2.2. CNN Model and Data Augmentation

The collected RSSI data were converted into a comma-separated-value (CSV) file and then forwarded to the deep learning model. The structure of the generated CSV file is shown in Figure 4. The CSV file contained all the acquired RSSI information including the media access control (MAC) address from different APs, the RSSI value corresponding to each RP, and the number of RPs. The blue box shows the MAC address information area, which contained a total of 256 MAC information.

The CNN classifier described in Figure 5 was proposed in our previous study [14], which was composed of five layers. The first layer had input grayscale images of size 16 × 16 × 1, rectified linear unit (ReLU), and dropout. Due to the small size of the input data set, max pooling was not used in the first layer. The second layer consisted of a 16 × 16 convolution with ReLU and then an 8 × 8 max pooling layer with a total of 18,496 parameters, which produced the output for the third layer with an 8 × 8 convolution with ReLU and then a 4 × 4 max pooling layer. The output was fed directly to a fully connected (FC) layer with 3072 nodes, which led to the next hidden FC layer with 1024 nodes. Finally, the output was calculated using a softmax layer with 74 nodes, which was the total number of RPs in our setup. The inner width was 1024, and the dropout of 0.5 was used for the first four layers. The learning rate was 0.001. The total number of parameters was 2,266,698. This calculated output was the total number of RPs in the current setup. The purpose of data enhancement is to obtain more training data by effectively transforming the existing data, thereby reducing the problem of under-fitting or over-fitting caused by the data quality or the amount of data being too small [21]. The input image was generated from the RSSI values received at 74 RPs during the experiment. At each RP, the RSSI value was recorded for 256 APs, though only a small subset of these APs was visible at each RP. Then, the RSSI values from different APs created a 16 × 16 image. For example, in Figure 6a, there are a total of nine visible RSSI values between 25 to 70 from 256 APs, with the other values of 0. As shown in Figure 6b, the RSSI values were converted into a grayscale image. The image had different levels of brightness depending on the recorded RSSI values, with higher RSSI values being brighter. The highest RSSI value was 70, which produced the brightest spot in the grayscale image, while the lowest value was 25, which is represented as the darkest nonblack spot. The RSSI values of 0 produced no brightness, so the remaining 247 spots were black. Similarly, the input RSSI files at the other 73 RPs produced different images as an input to the deep learning network.

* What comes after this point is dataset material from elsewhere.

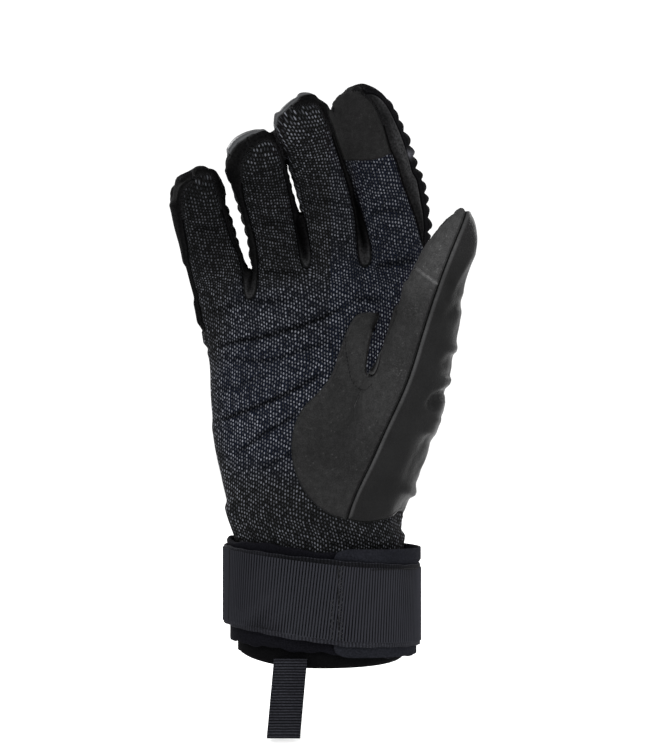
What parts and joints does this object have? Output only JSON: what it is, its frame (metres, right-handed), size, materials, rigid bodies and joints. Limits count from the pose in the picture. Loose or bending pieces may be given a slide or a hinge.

Before providing the training data to the CNN model, we performed data augmentation for the training database by using the method presented in [21]. The augmentation scheme was operated using only the RSSI values collected at each RP. The RSSI value at each RP was randomly selected and written in a new CSV, which resulted in a large data size compared to the original CSV. The robustness lies in the fact that the pattern of augmented data well mimicked that of the RSSI data before augmentation. For the 24 dataset with 8880 images for each RP after augmentation, the total number of images at each RP was 532,800 with the size of 350 MB. Total number of test files was 1480.

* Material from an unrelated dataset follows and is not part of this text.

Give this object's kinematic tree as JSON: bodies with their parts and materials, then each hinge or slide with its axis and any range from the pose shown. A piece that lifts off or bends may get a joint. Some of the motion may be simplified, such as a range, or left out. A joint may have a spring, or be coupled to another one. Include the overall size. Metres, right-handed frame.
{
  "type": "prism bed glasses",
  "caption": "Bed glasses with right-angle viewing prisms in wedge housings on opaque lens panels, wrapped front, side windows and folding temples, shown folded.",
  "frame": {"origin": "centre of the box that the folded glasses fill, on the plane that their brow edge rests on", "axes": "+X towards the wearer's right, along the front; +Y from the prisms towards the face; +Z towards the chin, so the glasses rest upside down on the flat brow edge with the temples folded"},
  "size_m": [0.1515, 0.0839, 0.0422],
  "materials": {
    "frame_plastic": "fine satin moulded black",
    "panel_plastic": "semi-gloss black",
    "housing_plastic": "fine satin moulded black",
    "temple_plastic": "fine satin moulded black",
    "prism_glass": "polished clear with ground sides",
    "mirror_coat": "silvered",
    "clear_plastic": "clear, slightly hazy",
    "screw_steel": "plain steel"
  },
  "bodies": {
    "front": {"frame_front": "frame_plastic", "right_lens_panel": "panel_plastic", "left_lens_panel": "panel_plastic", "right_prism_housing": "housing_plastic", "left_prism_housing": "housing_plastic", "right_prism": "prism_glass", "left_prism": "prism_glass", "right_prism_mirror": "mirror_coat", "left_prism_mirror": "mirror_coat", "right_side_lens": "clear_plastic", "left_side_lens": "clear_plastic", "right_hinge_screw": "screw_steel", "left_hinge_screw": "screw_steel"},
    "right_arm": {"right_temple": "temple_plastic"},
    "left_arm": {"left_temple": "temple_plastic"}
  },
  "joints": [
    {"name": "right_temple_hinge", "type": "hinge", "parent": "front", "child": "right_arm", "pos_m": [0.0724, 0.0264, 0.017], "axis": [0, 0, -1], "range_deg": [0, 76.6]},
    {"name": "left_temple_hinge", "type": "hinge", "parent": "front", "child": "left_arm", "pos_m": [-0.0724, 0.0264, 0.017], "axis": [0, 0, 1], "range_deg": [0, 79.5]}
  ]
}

2.3. RSSI Dataset Generation

To collect the RSSI data, we used a smartphone in the user’s hand and collected data five times on each RP. Each measurement comprised the RP label, the time, the date, the number of available APs, the MAC address, and the corresponding RSSI value at each RP. The RSSI measurement may contain noise, which seriously affects the positioning accuracy due to the time-varying channel characteristics. Moreover, indoor electromagnetic environments are complex and are characterized by multipath fading and other noise. We examined the RSSI fluctuation effects on prediction accuracy in [22]. In this work, the different directions (forward/backward) and times (morning/afternoon) were considered for seven-day data collection. A specific data collection procedure is as follows. The collector holds the smartphone at their waist position (about 1.2 m to 1.3 m height from the ground) and measures the data as stationary at each RP. In the morning, we conducted forward and backward data collections, respectively, which were repeated in the afternoon. Forward refers to the direction to collect the RSSI values from RP1 to RP74 in sequence. Meanwhile, backward means the opposite direction to collect the RSSI value from RP74 to RP1 sequentially. For a seven-day data collection, we collected 28 data files.

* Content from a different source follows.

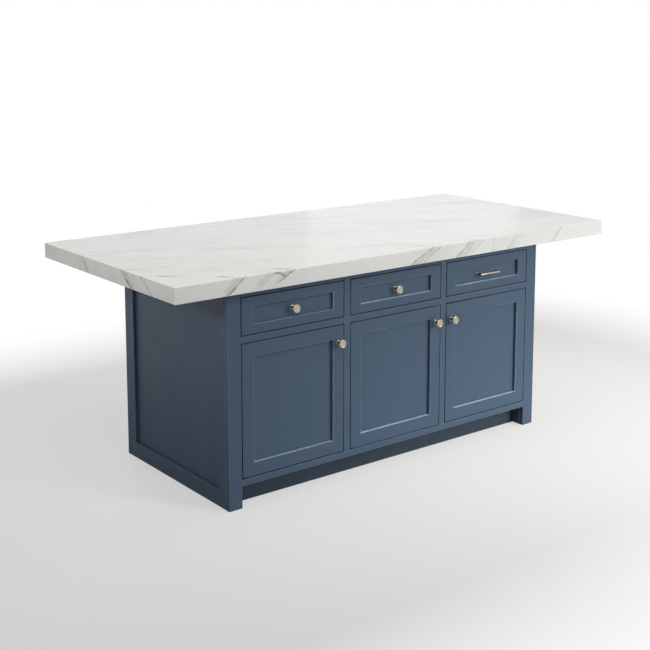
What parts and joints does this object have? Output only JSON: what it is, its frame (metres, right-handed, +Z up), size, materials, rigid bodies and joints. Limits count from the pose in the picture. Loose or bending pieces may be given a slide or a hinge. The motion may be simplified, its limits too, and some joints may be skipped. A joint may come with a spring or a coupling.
{
  "type": "kitchen island",
  "caption": "Freestanding kitchen island: a framed blue cabinet of inset drawers over doors, with round knobs and a bar pull, under a thick overhanging veined stone worktop.",
  "frame": {"origin": "on the floor under the middle of the worktop", "axes": "+X to the right along the front, +Z up; the doors and drawers face -Y"},
  "size_m": [2.32, 1.08, 0.914],
  "materials": {
    "veined_stone": "polished white stone with soft grey veins",
    "plywood": "bare plywood",
    "blue_paint": "satin slate-blue paint on wood",
    "carcass_white": "matt off-white faced board",
    "drawer_birch": "clear satin lacquer on birch",
    "bright_steel": "bright zinc-plated and brushed steel",
    "champagne_brass": "pale satin brass"
  },
  "bodies": {
    "cabinet": {"worktop": "veined_stone", "worktop_substrate": "plywood", "overhang_bars": "bright_steel", "face_stile_left": "blue_paint", "face_stile_right": "blue_paint", "face_rail_top": "blue_paint", "face_rail_bottom": "drawer_birch", "face_mullions": "blue_paint", "face_mid_rails": "blue_paint", "end_frame_left": "blue_paint", "end_frame_right": "blue_paint", "end_panels": "blue_paint", "back_frame": "blue_paint", "back_panels": "blue_paint", "carcass_left_sides": "carcass_white", "carcass_right_sides": "carcass_white", "carcass_floors": "carcass_white", "carcass_stretchers": "carcass_white", "carcass_backs": "carcass_white", "carcass_bolts": "bright_steel", "shelves": "carcass_white", "shelf_pegs": "bright_steel", "toe_kick": "blue_paint", "foot_returns": "blue_paint", "end_packers": "plywood", "runner_rails": "bright_steel", "hinge_arms": "bright_steel"},
    "drawer_left": {"drawer_left_frame": "blue_paint", "drawer_left_panel": "blue_paint", "drawer_left_box": "drawer_birch", "drawer_left_bottom": "drawer_birch", "drawer_left_slides": "bright_steel", "drawer_left_knob": "champagne_brass"},
    "runner_left": {"runner_left_middles": "bright_steel"},
    "door_left": {"door_left_frame": "blue_paint", "door_left_panel": "blue_paint", "door_left_hinge_cups": "bright_steel", "door_left_knob": "champagne_brass"},
    "drawer_middle": {"drawer_middle_frame": "blue_paint", "drawer_middle_panel": "blue_paint", "drawer_middle_box": "drawer_birch", "drawer_middle_bottom": "drawer_birch", "drawer_middle_slides": "bright_steel", "drawer_middle_knob": "champagne_brass"},
    "runner_middle": {"runner_middle_middles": "bright_steel"},
    "door_middle": {"door_middle_frame": "blue_paint", "door_middle_panel": "blue_paint", "door_middle_hinge_cups": "bright_steel", "door_middle_knob": "champagne_brass"},
    "drawer_right": {"drawer_right_frame": "blue_paint", "drawer_right_panel": "blue_paint", "drawer_right_box": "drawer_birch", "drawer_right_bottom": "drawer_birch", "drawer_right_slides": "bright_steel", "drawer_right_pull": "champagne_brass"},
    "runner_right": {"runner_right_middles": "bright_steel"},
    "door_right": {"door_right_frame": "blue_paint", "door_right_panel": "blue_paint", "door_right_hinge_cups": "bright_steel", "door_right_knob": "champagne_brass"}
  },
  "joints": [
    {"name": "drawer_left_slide", "type": "slide", "parent": "cabinet", "child": "drawer_left", "axis": [0, -1, 0], "range_m": [0, 0.5]},
    {"name": "runner_left_slide", "type": "slide", "parent": "cabinet", "child": "runner_left", "axis": [0, -1, 0], "range_m": [0, 0.25]},
    {"name": "drawer_middle_slide", "type": "slide", "parent": "cabinet", "child": "drawer_middle", "axis": [0, -1, 0], "range_m": [0, 0.5]},
    {"name": "runner_middle_slide", "type": "slide", "parent": "cabinet", "child": "runner_middle", "axis": [0, -1, 0], "range_m": [0, 0.25]},
    {"name": "drawer_right_slide", "type": "slide", "parent": "cabinet", "child": "drawer_right", "axis": [0, -1, 0], "range_m": [0, 0.5]},
    {"name": "runner_right_slide", "type": "slide", "parent": "cabinet", "child": "runner_right", "axis": [0, -1, 0], "range_m": [0, 0.25]},
    {"name": "door_left_hinge", "type": "hinge", "parent": "cabinet", "child": "door_left", "pos_m": [-0.8295, -0.491, 0.382], "axis": [0, 0, -1], "range_deg": [0, 95]},
    {"name": "door_middle_hinge", "type": "hinge", "parent": "cabinet", "child": "door_middle", "pos_m": [-0.3035, -0.491, 0.382], "axis": [0, 0, -1], "range_deg": [0, 95]},
    {"name": "door_right_hinge", "type": "hinge", "parent": "cabinet", "child": "door_right", "pos_m": [0.6635, -0.491, 0.382], "axis": [0, 0, 1], "range_deg": [0, 95]}
  ],
  "couplings": [
    {"joint": "runner_left_slide", "follows": "drawer_left_slide", "ratio": 0.5},
    {"joint": "runner_middle_slide", "follows": "drawer_middle_slide", "ratio": 0.5},
    {"joint": "runner_right_slide", "follows": "drawer_right_slide", "ratio": 0.5}
  ]
}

Table 1. Database information and augmentation size.

Database Type	Collection	# of Images
		Before Augmentation	After Augmentation
Training	24 sets	8880	532,800
Test	4 sets	1480	--

shows the dataset types. The data collected in the morning and afternoon are denoted by M and A, respectively. The data collected in the forward and backward directions are labelled with F and B, respectively. The number represents the day number when the data were collected, as shown in

Table 2. Types of dataset.

Dataset	Forward	Backward	Number of Data Files
Morning	MF1, MF2, ..., MF7	MB1, MB2, ..., MB7	14
Afternoon	AF1, AF2, ..., AF7	AB1, AB2, ..., AB7	14
Number of Data Files	14	14	28

. We divided 28 datasets into two parts. One part contained 24 datasets to construct the training database. The other part contained the remaining four datasets to build the test database. The RSSI values were measured five times at each RP in the forward as well as in backward directions. The sampling time for each RSSI measurement was 5 s, which was a total of 25 s for a total of five measurements. For 74 reference points, the total time consumed was 31 min in each direction and 62 min in both directions. For the training data, the measurements were made in the morning and the afternoon for seven days, which resulted in 15 h approximately. For the trial data, the measurements were made for two days in the same manner.

3. Proposed Scheme

3.1. Density-Based Spatial Clustering of Applications with Noise (DBSCAN)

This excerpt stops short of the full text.